Na cena plasticamente mais bonita de “Viver para Cantar”, Zhao Li tem pesadelos com a demolição do espaço. A câmera de Johnny Ma nos coloca dentro do imóvel, com todos os objetos e ferramentas daquele espaço indo aos ares. Ali conseguimos sentir o peso da destruição de um ponto cultural, formador de dignidade de uma comunidade. Também se concretiza o descaso das políticas públicas e a ausência da educação cidadã, fatores que possibilitariam que aquele galpão fosse abraçado pelo seu entorno. O roteiro de forma inteligente nos transporta para esse momento como um sonho da protagonista. Portanto, sobra tempo para que outras abordagens que permitam o resgate daquela cena mentalmente. Em uma delas, a decana do grupo, chamada por todas de avó, aparece com fone de ouvido plugado em um tablet. É quanto um dos personagens sentencia “se isso é o que o público quer, a ópera acabou”.

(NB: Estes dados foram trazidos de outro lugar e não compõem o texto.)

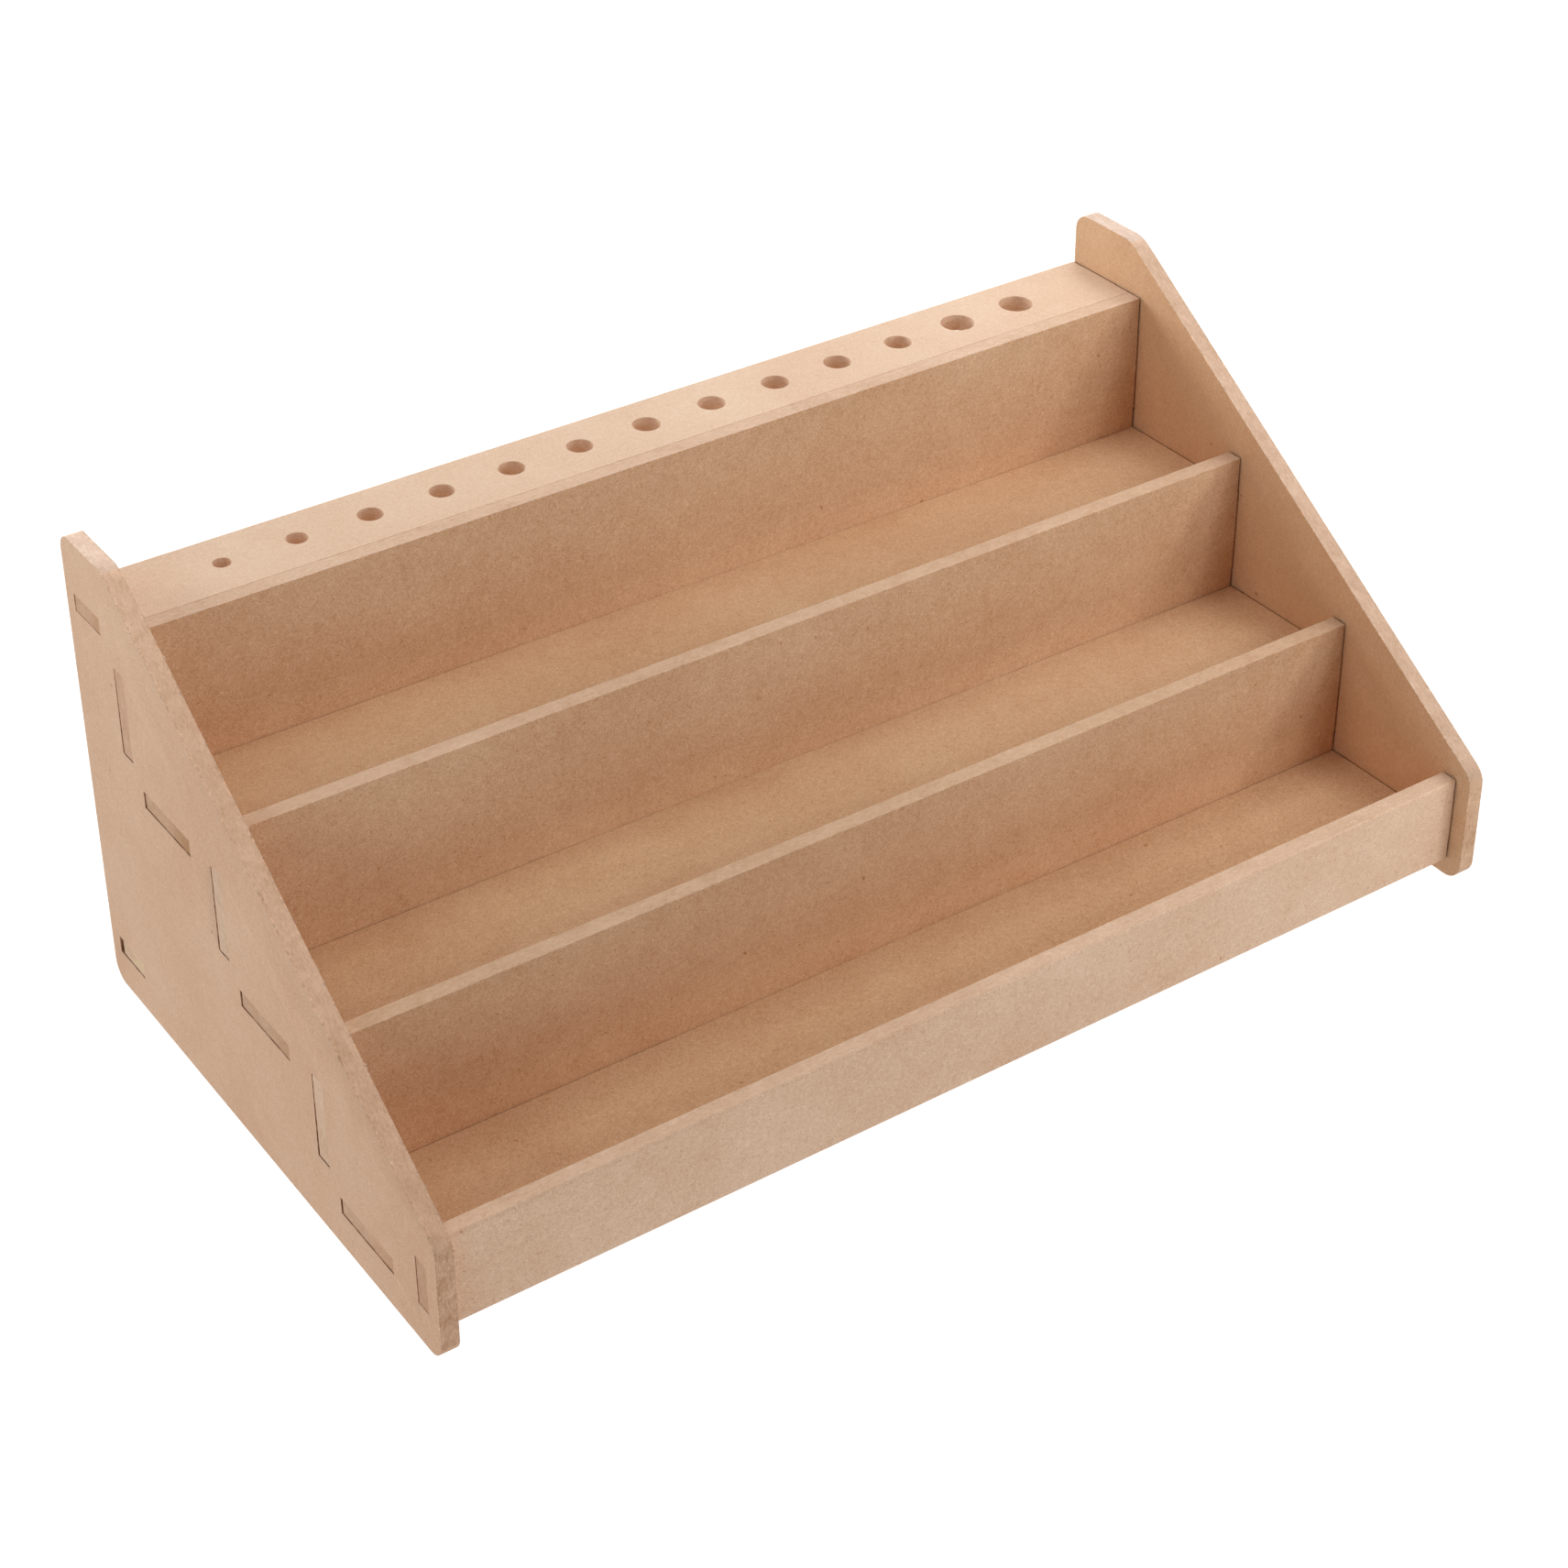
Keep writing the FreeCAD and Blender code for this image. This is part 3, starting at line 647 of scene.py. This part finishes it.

O pouco barulho que “Viver para Cantar” talvez faça seria um reflexo daquilo que ele mesmo critica. Em uma época onde para muitos (até mesmo frequentadores de festivais) o cinema deve se propor a ser uma diversão fácil para consumo rápido, é provável que um longa-metragem como esse não angarie muitos seguidores. Até porque ele se vale desse leque de temas e de algumas boas cenas como base de sua qualidade. Longe de ser uma obra-prima, ganha muita força em seu discurso de resistência, com um início de ato final que se diferencia totalmente do restante da obra e – principalmente – com a mensagem de que a arte sobreviverá a qualquer diversidade. Começar o Festival do Rio de 2019 vendo produtores de cultura encarando uma grave crise com um sorriso no rosto também do lado de dentro da tela é de aquecer o coração.